Euro 2008 aktuell: Spanien steht Kopf, Trauer in Deutschland

Mit einem historischen Sieg für Spanien ist am Sonntagabend in Wien die Fußball-Europameisterschaft 2008, die größte Sportveranstaltung in der Geschichte Österreichs, zu Ende gegangen. Die Iberer setzten sich im Ernst-Happel-Stadion mit 1:0 gegen Deutschland durch und errangen damit ihren zweiten großen internationalen Titel nach dem EM-Sieg 1964. Während in Spanien bis tief in die Nacht überschwänglich gefeiert wurde und sich auch viele Österreicher der "Fiesta" anschlossen, leckten die deutschen Fans ihre Wunden.

Zehntausende jubelten auf Spaniens Straßen
In ganz Spanien feierten zehntausende Menschen den Europameistertitel ihrer Mannschaft mit Autokorsos und Feuerwerken. In der Hauptstadt Madrid war der Straßenverkehr um 2.30 Uhr immer noch völlig lahmgelegt, da tausende Fußballfans jubelnd durch die Stadt marschierten. Nahe des Thyssen-Museums musste die Polizei drei Warnschüsse in die Luft abgeben, um Unruhestifter in Schach zu halten. Nach einem Bericht der Nachrichtenagentur EFE wurden 25 Menschen verletzt in Spitäler eingeliefert, eine Person war mit Kopfverletzungen in kritischem Zustand.

Am Abend hatten Feuerwehrleute bereits Wasser auf dem Colon-Platz im Zentrum Madrids versprühen müssen, um die erhitzten Fans bei Temperaturen von fast 30 Grad abzukühlen. Auch in Barcelona gingen tausende Menschen auf die Straßen, um den EM-Titel Spaniens zu feiern. Dort wollte die von katalanischen Nationalisten dominierte Stadtverwaltung keine Fanzone mit Großbildleinwänden einrichten.
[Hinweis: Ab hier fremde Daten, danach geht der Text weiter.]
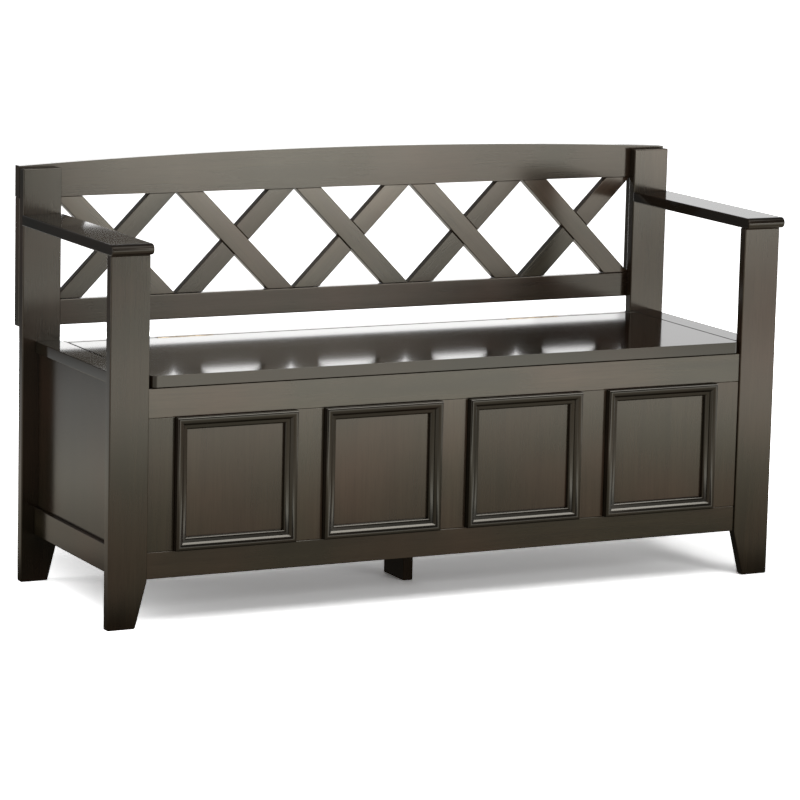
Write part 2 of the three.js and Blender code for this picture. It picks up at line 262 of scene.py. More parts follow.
# roughness and its spread, edge wear and painted edge highlight, tone factor, strength of the relief
finishLook = {
    "satin": (0.16, 0.07, 0.30, 1.0, 0.25),
    "panel": (0.17, 0.07, 0.20, 0.95, 0.25),
    "bead": (0.08, 0.03, 0.20, 0.5, 0.05),
    "arm": (0.10, 0.03, 0.20, 0.6, 0.02),
    "gloss": (0.09, 0.03, 0.20, 0.70, 0.06),
    "inner": (0.50, 0.10, 0.20, 3.0, 0.40),
}


# grainAngle turns the grain from X (0) through Z (90); "depth" runs it along Y.
def makeWood(name, grainAngle, finish):
    look = stainLook
    rough, roughSpread, wearAndHighlight, tone, relief = finishLook[finish]
    material = bpy.data.materials.new(name)
    material.use_nodes = True
    tree = material.node_tree
    shader = tree.nodes["Principled BSDF"]
    shader.inputs["Specular Tint"].default_value = (*look["sheen"], 1)

    place = addNode(tree, "ShaderNodeTexCoord").outputs["Object"]
    shift = addNode(tree, "ShaderNodeAttribute", attribute_name="boardShift").outputs["Vector"]
    moved = vectorNode(tree, "ADD", place, shift)
    turn = addNode(tree, "ShaderNodeMapping")
    if grainAngle == "depth":
        turn.inputs["Rotation"].default_value = (0, 0, -math.pi / 2)
    else:
        turn.inputs["Rotation"].default_value = (0, math.radians(grainAngle), 0)
    tree.links.new(moved, turn.inputs["Vector"])
    along = turn.outputs["Vector"]

    grain = useGroup(
        tree, grainGroup, along, Streak_Width=look["streakWidth"], Pore_Width=look["poreWidth"])
    wornLitEdge = useGroup(tree, edgeGroup, along, Amount=wearAndHighlight)
    smudge = useGroup(tree, smudgeGroup, along, Base=rough, Spread=roughSpread)
    boardTone = addNode(tree, "ShaderNodeAttribute", attribute_name="boardTone").outputs["Fac"]

    dark, light, red = (tuple(c * tone for c in look[shade]) for shade in ("dark", "light", "red"))
    body = rampNode(tree, grain.outputs["Streaks"], zip(look["streakStops"], (dark, light)))
    redness = mathNode(
        tree, "MULTIPLY_ADD", grain.outputs["Cloud"], look["redGain"], look["redOffset"], clamp=True)
    warmed = mixColour(tree, redness, body, red)
    poreShade = rampNode(
        tree, grain.outputs["Pores"], zip(look["poreStops"], (look["poreShade"], (1, 1, 1))))
    pored = mixColour(tree, 1.0, warmed, poreShade, "MULTIPLY")
    toneFrom, toneTo = look["toneRange"]
    toneShade = rampNode(tree, boardTone, [(0.0, (toneFrom,) * 3), (1.0, (toneTo,) * 3)])
    toned = mixColour(tree, 1.0, pored, toneShade, "MULTIPLY")
    # the rounded edges are lightened: partly rubbed stain, partly a painted highlight along them
    colour = mixColour(tree, wornLitEdge.outputs["Mask"], toned, look["wornAndLit"])
    tree.links.new(colour, shader.inputs["Base Color"])
    gloss = mathNode(tree, "MULTIPLY_ADD", boardTone, look["glossSpread"], look["glossFrom"])
    tree.links.new(gloss, shader.inputs["Specular IOR Level"])
    tree.links.new(smudge.outputs["Roughness"], shader.inputs["Roughness"])

    poreBump = addNode(tree, "ShaderNodeBump")
    poreBump.inputs["Strength"].default_value = relief
    poreBump.inputs["Distance"].default_value = look["poreDepth"]
    tree.links.new(grain.outputs["Pores"], poreBump.inputs["Height"])
    ripple = addNode(tree, "ShaderNodeBump")
    ripple.inputs["Strength"].default_value = relief
    ripple.inputs["Distance"].default_value = look["rippleDepth"]
    tree.links.new(smudge.outputs["Ripple"], ripple.inputs["Height"])
    tree.links.new(poreBump.outputs["Normal"], ripple.inputs["Normal"])
    tree.links.new(ripple.outputs["Normal"], shader.inputs["Normal"])
    return material


metalLook = {
    "base": (0.16, 0.125, 0.085), "rubbed": (0.42, 0.33, 0.22),
    "brush": (30.0, 900.0, 900.0), "lineNoise": (3.0, 0.6),
    "patchScale": 60.0, "patchNoise": (4.0, 0.6), "patchStops": (0.42, 0.74),
    "roughFrom": 0.24, "roughSpread": 0.22, "relief": 0.3, "reliefDepth": 0.00005,
}


def makeBronze():
    look = metalLook
    material = bpy.data.materials.new("hingeBronze")
    material.use_nodes = True
    tree = material.node_tree
    shader = tree.nodes["Principled BSDF"]
    shader.inputs["Metallic"].default_value = 1.0
    place = addNode(tree, "ShaderNodeTexCoord").outputs["Object"]
    brushed = vectorNode(tree, "MULTIPLY", place, look["brush"])
    lines = noise(tree, brushed, 1.0, *look["lineNoise"])
    patches = noise(tree, place, look["patchScale"], *look["patchNoise"])
    colour = rampNode(tree, patches, zip(look["patchStops"], (look["base"], look["rubbed"])))
    tree.links.new(colour, shader.inputs["Base Color"])
    rough = mathNode(tree, "MULTIPLY_ADD", lines, look["roughSpread"], look["roughFrom"])
    tree.links.new(rough, shader.inputs["Roughness"])
    bump = addNode(tree, "ShaderNodeBump")
    bump.inputs["Strength"].default_value = look["relief"]
    bump.inputs["Distance"].default_value = look["reliefDepth"]
    tree.links.new(lines, bump.inputs["Height"])
    tree.links.new(bump.outputs["Normal"], shader.inputs["Normal"])
    return material


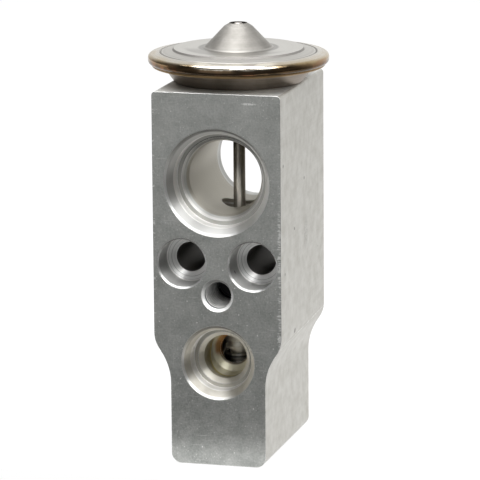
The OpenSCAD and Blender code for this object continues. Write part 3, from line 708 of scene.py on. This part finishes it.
def make_camera():
    """Camera at the photograph's view."""
    azimuth, elevation, roll = (math.radians(a) for a in (CAMERA_AZIMUTH, CAMERA_ELEVATION, CAMERA_ROLL))
    back = Vector((
        math.sin(azimuth) * math.cos(elevation), -math.cos(azimuth) * math.cos(elevation), math.sin(elevation)
    ))
    level = Vector((0, 0, 1)).cross(back).normalized()
    upright = back.cross(level)
    right = math.cos(roll) * level + math.sin(roll) * upright
    up = -math.sin(roll) * level + math.cos(roll) * upright
    place = back * CAMERA_DISTANCE - right * CAMERA_SHIFT_X - up * CAMERA_SHIFT_Y
    data = bpy.data.cameras.new("camera")
    data.sensor_width = SENSOR_MM
    data.lens = FOCAL_PIXELS / IMAGE_PIXELS * SENSOR_MM
    data.clip_start = 0.05
    data.clip_end = 20
    camera = bpy.data.objects.new("camera", data)
    turn = Matrix((right, up, back)).transposed().to_4x4()
    camera.matrix_world = Matrix.Translation(place * MM) @ turn
    scene.collection.objects.link(camera)
    scene.camera = camera


def make_floor():
    """Pale table top under the object, nearly white to the camera but for a soft shadow."""
    mesh = bpy.data.meshes.new("floor")
    corners = (
        (FLOOR_LEFT, FLOOR_FRONT, 0), (FLOOR_RIGHT, FLOOR_FRONT, 0),
        (FLOOR_RIGHT, FLOOR_BACK, 0), (FLOOR_LEFT, FLOOR_BACK, 0)
    )
    mesh.from_pydata(corners, [], [(0, 1, 2, 3)])
    floor = bpy.data.objects.new("floor", mesh)
    floor.location.z = -FLOOR_DROP
    scene.collection.objects.link(floor)
    material = bpy.data.materials.new("pale_floor")
    material.use_nodes = True
    tree = material.node_tree
    surface = tree.nodes["Principled BSDF"]
    surface.inputs["Base Color"].default_value = (0.88, 0.88, 0.87, 1)
    surface.inputs["Roughness"].default_value = 0.9
    surface.inputs["Specular IOR Level"].default_value = 0.1
    glow = tree.nodes.new("ShaderNodeEmission")
    path = tree.nodes.new("ShaderNodeLightPath")
    glow.inputs["Strength"].default_value = FLOOR_GLOW
    seen = tree.nodes.new("ShaderNodeMath")
    seen.operation = "MAXIMUM"
    share = tree.nodes.new("ShaderNodeMath")
    share.operation = "MULTIPLY"
    share.inputs[1].default_value = FLOOR_GLOW_SHARE
    mix = tree.nodes.new("ShaderNodeMixShader")
    tree.links.new(path.outputs["Is Camera Ray"], seen.inputs[0])
    tree.links.new(path.outputs["Is Glossy Ray"], seen.inputs[1])
    tree.links.new(seen.outputs[0], share.inputs[0])
    tree.links.new(share.outputs[0], mix.inputs[0])
    tree.links.new(surface.outputs[0], mix.inputs[1])
    tree.links.new(glow.outputs[0], mix.inputs[2])
    tree.links.new(mix.outputs[0], tree.nodes["Material Output"].inputs["Surface"])
    mesh.materials.append(material)


def make_world():
    """White to the camera. The light and the reflections get white behind and a dim room in front."""
    world = bpy.data.worlds.new("studio")
    scene.world = world
    world.use_nodes = True
    tree = world.node_tree
    tree.nodes.clear()
    add = tree.nodes.new
    link = tree.links.new
    out = add("ShaderNodeOutputWorld")
    mix = add("ShaderNodeMixShader")
    path = add("ShaderNodeLightPath")
    white = add("ShaderNodeBackground")
    white.inputs["Color"].default_value = (1, 1, 1, 1)
    room = add("ShaderNodeBackground")
    place = add("ShaderNodeTexCoord")
    toward = add("ShaderNodeVectorMath")
    toward.operation = "DOT_PRODUCT"
    toward.inputs[1].default_value = ROOM_WHITE_SIDE
    shift = add("ShaderNodeMapRange")
    shift.inputs["From Min"].default_value = -1
    shift.inputs["From Max"].default_value = 1
    ramp = add("ShaderNodeValToRGB")
    link(place.outputs["Generated"], toward.inputs[0])
    link(toward.outputs["Value"], shift.inputs["Value"])
    link(shift.outputs["Result"], ramp.inputs[0])
    fill_ramp(ramp, [(where, (level, level, level * ROOM_BLUE)) for where, level in ROOM_LIGHT])
    link(ramp.outputs[0], room.inputs["Color"])
    link(path.outputs["Is Camera Ray"], mix.inputs[0])
    link(room.outputs[0], mix.inputs[1])
    link(white.outputs[0], mix.inputs[2])
    link(mix.outputs[0], out.inputs["Surface"])


def softbox(name, place, width, height, watts):
    """Area light at a place in metres, turned to the middle of the part."""
    data = bpy.data.lights.new(name, "AREA")
    data.shape = "RECTANGLE"
    data.size = width
    data.size_y = height
    data.energy = watts
    lamp = bpy.data.objects.new(name, data)
    lamp.location = place
    lamp.rotation_mode = "QUATERNION"
    lamp.rotation_quaternion = (Vector(LAMP_TARGET) - Vector(place)).to_track_quat("-Z", "Y")
    scene.collection.objects.link(lamp)


make_camera()
make_floor()
make_world()
softbox("key", (0.40, -0.22, 0.50), 0.40, 0.40, 2.6)
softbox("overhead", (-0.10, -0.08, 0.65), 0.50, 0.56, 4.6)
softbox("port_light", (0.12, -0.52, 0.46), 0.16, 0.16, 0.7)
softbox("front_card", (-0.15, -0.62, 0.0), 0.5, 0.2, 0.19)
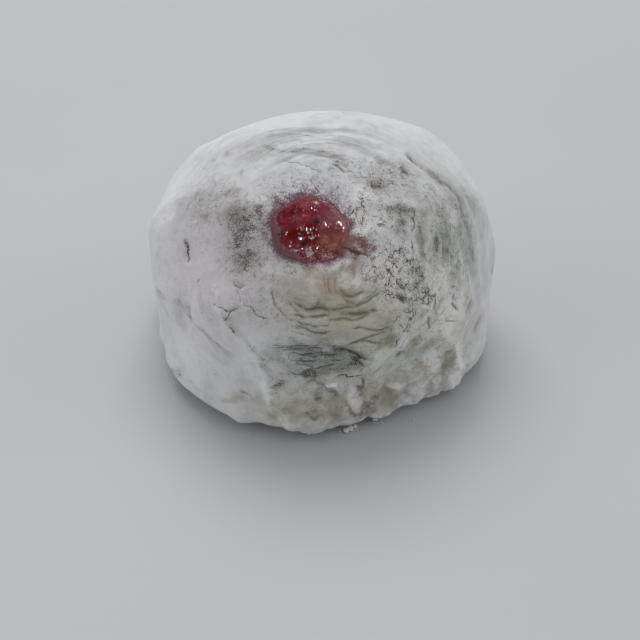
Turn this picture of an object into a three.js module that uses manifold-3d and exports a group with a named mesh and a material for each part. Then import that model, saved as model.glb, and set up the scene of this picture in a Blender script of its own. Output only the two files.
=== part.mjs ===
// A strawberry rice cake: a soft dome of pounded rice, hand-shaped round one whole strawberry and dusted
// with starch. The skin is drawn so thin over the berry that it has torn high on the front, and the wet
// fruit shows. Millimetres, +Z up, front towards -Y, origin in the middle of the foot that it rests on.
// A place on the cake is an azimuth in degrees from the front, growing to the right, and a height.

import * as THREE from 'three';
import { mergeVertices } from 'three/addons/utils/BufferGeometryUtils.js';
import Module from 'manifold-3d';

const DEGREE = Math.PI / 180;

// The smooth dome: an upper and a lower half-oval that meet at the waist, cut off flat at the foot.
const HEIGHT = 35.5;
const WAIST_HEIGHT = 11;
const WAIST_RADIUS = 24.2;
const CROWN_POWER = 2.26; // 2 is an ellipse, and more is boxier
const FOOT_POWER = 7.25;
const FOOT_DEPTH = 1.02 * WAIST_HEIGHT; // where the lower oval would end if the foot weren't flat
const CROWN_LEAN = new THREE.Vector2(0.6, -2.2); // how far the crown sits off the middle of the foot
const DOME_MIDDLE = new THREE.Vector2(0.24, -1.44); // the middle of the leaning dome's box

// The outline isn't round: waves about the upright axis, in mm, with the direction that each swells to.
const OUTLINE_WAVES = [
  { count: 2, swell: 0.99, towards: 27.3 },
  { count: 3, swell: 1.09, towards: 87.1 },
];
const FOOT_WAVES = [
  { count: 4, swell: 1.11, towards: -113.9 },
  { count: 5, swell: 0.47, towards: -12.6 },
  { count: 6, swell: 0.46, towards: 164.9 },
];
const FOOT_WAVE_SHARPNESS = 8; // how quickly the foot's own waves fade above the waist

// Columns round the skin and rows down it. The flat foot takes the last rows.
const SKIN_COLUMNS = 110;
const CROWN_ROWS = 18;
const WALL_ROWS = 15;
const BASE_ROWS = 2;

// Folds of the skin along routes on the dome. A ridge rises, a groove has a negative rise, and a lapped
// edge is a sheet that stands proud on one side of its route and dies away from it.
const FOLDS = [
  {
    form: 'ridge',
    rise: 0.5,
    width: 1.9,
    route: [[-47, 30], [-30, 31.7], [-12, 33.4], [5, 33.1], [16, 32.2], [39, 30.4]],
  },
  {
    form: 'ridge',
    rise: 0.45,
    width: 1.2,
    route: [[-3, 26.4], [3, 26.4], [7, 27.2], [12, 27.4], [17, 26.6]],
  },
  {
    form: 'lap',
    rise: 0.65,
    width: 4.5,
    route: [[-34, 20], [-26, 16.4], [-22, 14.3], [-18, 11.7], [-16, 8.9], [-17, 4.5]],
  },
  {
    form: 'lap',
    rise: 0.4,
    width: 4,
    route: [[-80, 13.2], [-69, 13.5], [-52, 13.4], [-42, 12.4], [-31, 11], [-25, 9]],
  },
  { form: 'ridge', rise: 0.4, width: 1.8, route: [[-89, 19], [-84, 23.5], [-76, 27.2], [-66, 29.6]] },
  {
    form: 'ridge',
    rise: -0.55,
    width: 1.2,
    route: [[77, 33], [70, 30.5], [68, 27.7], [67, 25], [66, 22.5], [64, 14.6]],
  },
  { form: 'ridge', rise: -0.4, width: 1.2, route: [[89, 32], [82, 29], [78, 22.4], [70, 13.2]] },
  { form: 'ridge', rise: -0.35, width: 1.2, route: [[63, 30], [58, 27.7], [50, 22.7]] },
  { form: 'ridge', rise: 0.9, width: 1.4, route: [[45, 12.7], [51, 8.9], [57, 2]] },
  { form: 'ridge', rise: -0.5, width: 1.3, route: [[34, 18], [30, 13.7], [25, 11.5], [22, 8]] },
  {
    form: 'ridge',
    rise: -0.4,
    width: 1.2,
    route: [[-16, 15.3], [-6, 15.3], [2, 15.8], [9, 14.9], [16, 12.4]],
  },
  { form: 'ridge', rise: -0.3, width: 1.2, route: [[-10, 21.4], [4, 20.9], [22, 20.6]] },
  {
    form: 'ridge',
    rise: -0.45,
    width: 1.3,
    route: [[-19, 6.5], [-13, 9.3], [-2, 10.4], [12, 9.4], [24, 9.7]],
  },
  { form: 'ridge', rise: -0.4, width: 1.3, route: [[118, 31], [112, 24], [116, 15], [124, 8]] },
  { form: 'lap', rise: 0.5, width: 4, route: [[150, 27], [158, 19], [170, 12], [172, 5]] },
  { form: 'ridge', rise: -0.4, width: 1.3, route: [[-165, 30], [-150, 24], [-146, 14], [-152, 7]] },
  { form: 'lap', rise: 0.45, width: 4, route: [[-118, 28], [-112, 19], [-118, 10], [-122, 4]] },
];
const ROUTE_STEPS = 24;

// Soft lumps where the gathered edge of the skin was pressed under, all round the foot.
const LUMPS = { count: 60, spread: [1.3, 2.6], rise: [0.35, 1.1], height: [1.2, 9], sunk: 0.7, seed: 12 };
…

"Wir sind die besten. Jetzt sind wir bereit, auch den Weltmeistertitel zu gewinnen", sagte der 48-jährige Joaquin aus Salamanca der Nachrichtenagentur AFP. Auch die Pressekommentare fielen überschwänglich aus. "Spanien erobert Europa", titelten die größten Tageszeitungen des Landes, "El Pais" und "El Mundo", in seltener Einigkeit. "Könige von Europa", war in großen Lettern in der Internetausgabe der Sportzeitung "Marca" zu lesen.

"Danke, dass ihr bei uns wart – ich hoffe, ihr betrinkt euch heute Nacht alle", rief Mittelfeldspieler Cesc Fabregas in die Fernsehkameras. Trainer Luis Aragones sagte: "Wir haben auf brillante Weise gewonnen, und wir sind alle glücklich." Torschütze Fernando Torres sagte, das Ergebnis sei auch für den Fußball gut, weil die beste Mannschaft gewonnen habe.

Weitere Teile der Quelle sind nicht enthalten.